[Given exercise]:
Write each line out exactly, leaving none out.

───

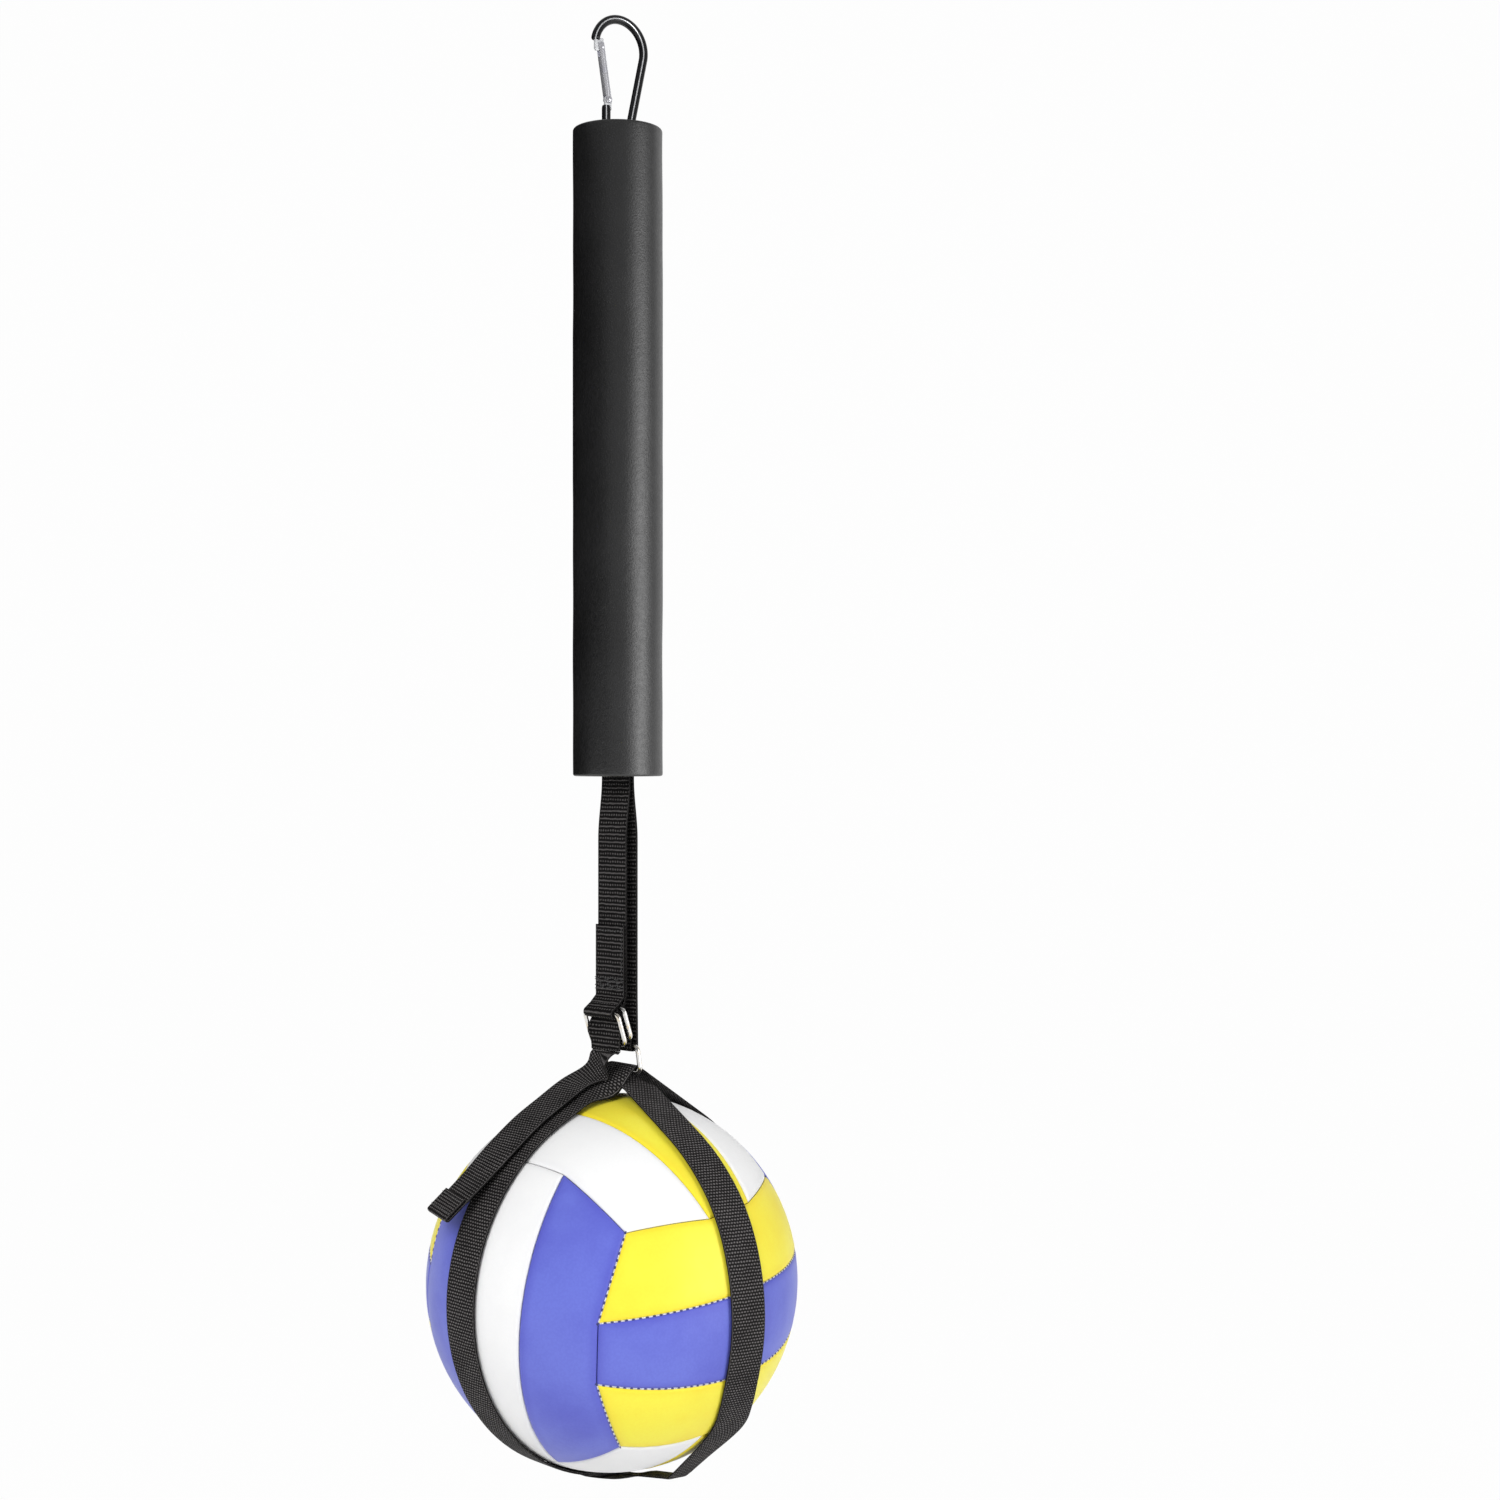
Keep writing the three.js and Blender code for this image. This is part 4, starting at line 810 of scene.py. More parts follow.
INNER_ARC = hung(INNER_BAR, BUCKLE_HEIGHT, BUCKLE_LEAN)
OUTER_ARC = hung(OUTER_BAR, BUCKLE_HEIGHT, BUCKLE_LEAN)
FOLD_SHARE = 0.42
FOLD = hung(INNER_BAR, BUCKLE_HEIGHT * FOLD_SHARE, BUCKLE_LEAN)
RING_DROP_SHARE = 1.35
RING_DROP = (WIRE_WRAP + BAR_WRAP) * RING_DROP_SHARE
DROP_ANGLE = 47.5 * DEGREE
UPPER_BAR = (INNER_ARC[0] - RING_DROP * math.cos(DROP_ANGLE), INNER_ARC[1] - RING_DROP * math.sin(DROP_ANGLE))
LOWER_BAR = hung(UPPER_BAR, RING_HEIGHT, RING_LEAN)


def buckle_point(place, side=0.0):
    """A place of the buckle's plane: out from the strap's face and up, and to the side along its width."""
    return FACE_DIRECTION * place[0] + UP * place[1] + WIDTH_DIRECTION * side


def strap_turn(z):
    """The turn of the doubled strap, which twists inside the sleeve from the hook's plane to the buckle's."""
    low = MOUTH_Z + TWIST_END_RISE
    high = FOOT_Z - TWIST_TOP_DROP
    return mix(CARABINER_AZIMUTH, -STRAP_AZIMUTH, smooth((z - high) / (low - high)))


def strap_offset(z):
    """How far a layer of the doubled strap lies from the middle between the two."""
    if z > MOUTH_Z:
        inside = mix(WRAP_RADIUS, SLEEVE_OFFSET, smooth((FOOT_Z - z) / BUNCH_LENGTH))
        near = smooth((MOUTH_Z + MOUTH_LENGTH - z) / (MOUTH_LENGTH - WEBBING_THICKNESS))
        return mix(inside, MOUTH_OFFSET, near)
    return mix(MOUTH_OFFSET, LOW_OFFSET, smooth((MOUTH_Z - WEBBING_THICKNESS - z) / MOUTH_LENGTH))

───

[Exercise answer]:
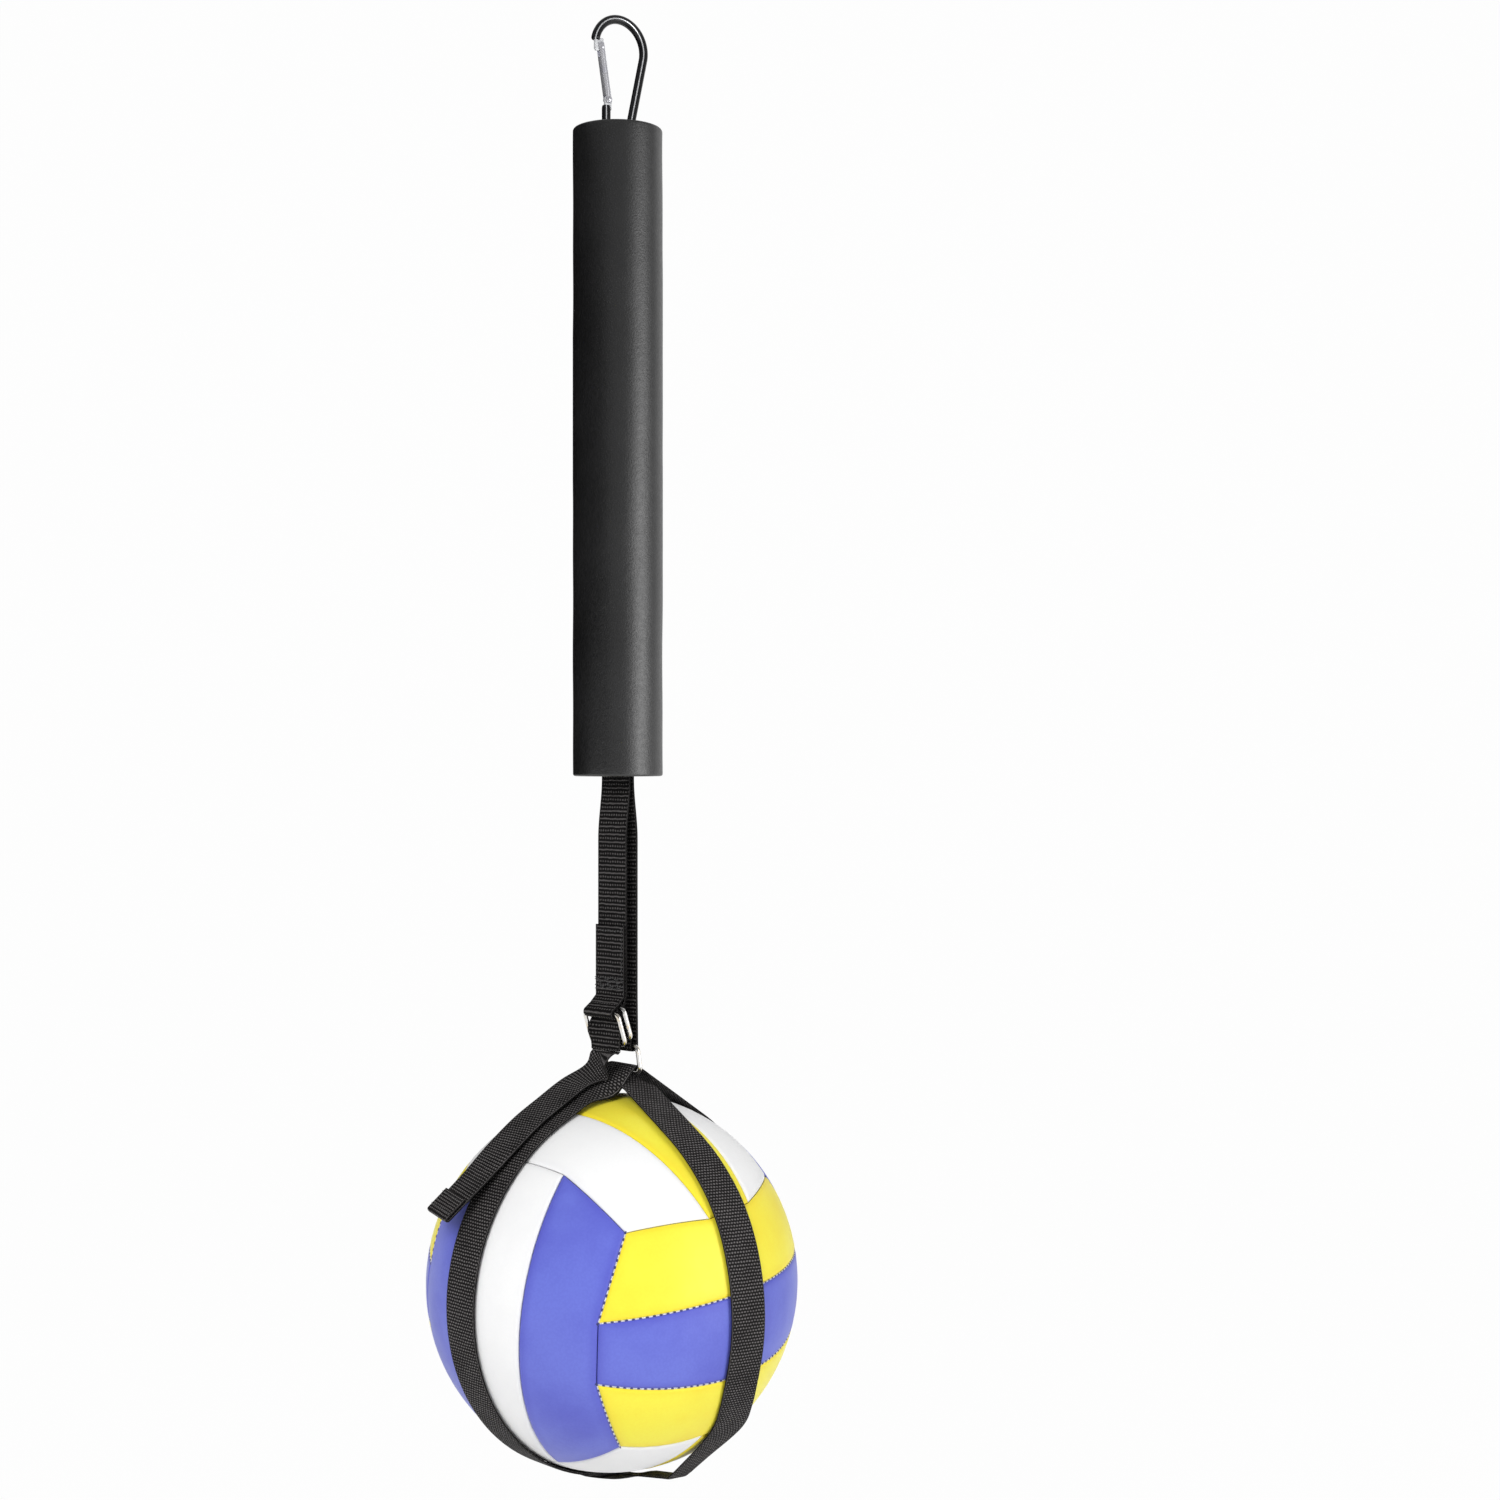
Keep writing the three.js and Blender code for this image. This is part 4, starting at line 810 of scene.py. More parts follow.
INNER_ARC = hung(INNER_BAR, BUCKLE_HEIGHT, BUCKLE_LEAN)
OUTER_ARC = hung(OUTER_BAR, BUCKLE_HEIGHT, BUCKLE_LEAN)
FOLD_SHARE = 0.42
FOLD = hung(INNER_BAR, BUCKLE_HEIGHT * FOLD_SHARE, BUCKLE_LEAN)
RING_DROP_SHARE = 1.35
RING_DROP = (WIRE_WRAP + BAR_WRAP) * RING_DROP_SHARE
DROP_ANGLE = 47.5 * DEGREE
UPPER_BAR = (INNER_ARC[0] - RING_DROP * math.cos(DROP_ANGLE), INNER_ARC[1] - RING_DROP * math.sin(DROP_ANGLE))
LOWER_BAR = hung(UPPER_BAR, RING_HEIGHT, RING_LEAN)


def buckle_point(place, side=0.0):
    """A place of the buckle's plane: out from the strap's face and up, and to the side along its width."""
    return FACE_DIRECTION * place[0] + UP * place[1] + WIDTH_DIRECTION * side


def strap_turn(z):
    """The turn of the doubled strap, which twists inside the sleeve from the hook's plane to the buckle's."""
    low = MOUTH_Z + TWIST_END_RISE
    high = FOOT_Z - TWIST_TOP_DROP
    return mix(CARABINER_AZIMUTH, -STRAP_AZIMUTH, smooth((z - high) / (low - high)))


def strap_offset(z):
    """How far a layer of the doubled strap lies from the middle between the two."""
    if z > MOUTH_Z:
        inside = mix(WRAP_RADIUS, SLEEVE_OFFSET, smooth((FOOT_Z - z) / BUNCH_LENGTH))
        near = smooth((MOUTH_Z + MOUTH_LENGTH - z) / (MOUTH_LENGTH - WEBBING_THICKNESS))
        return mix(inside, MOUTH_OFFSET, near)
    return mix(MOUTH_OFFSET, LOW_OFFSET, smooth((MOUTH_Z - WEBBING_THICKNESS - z) / MOUTH_LENGTH))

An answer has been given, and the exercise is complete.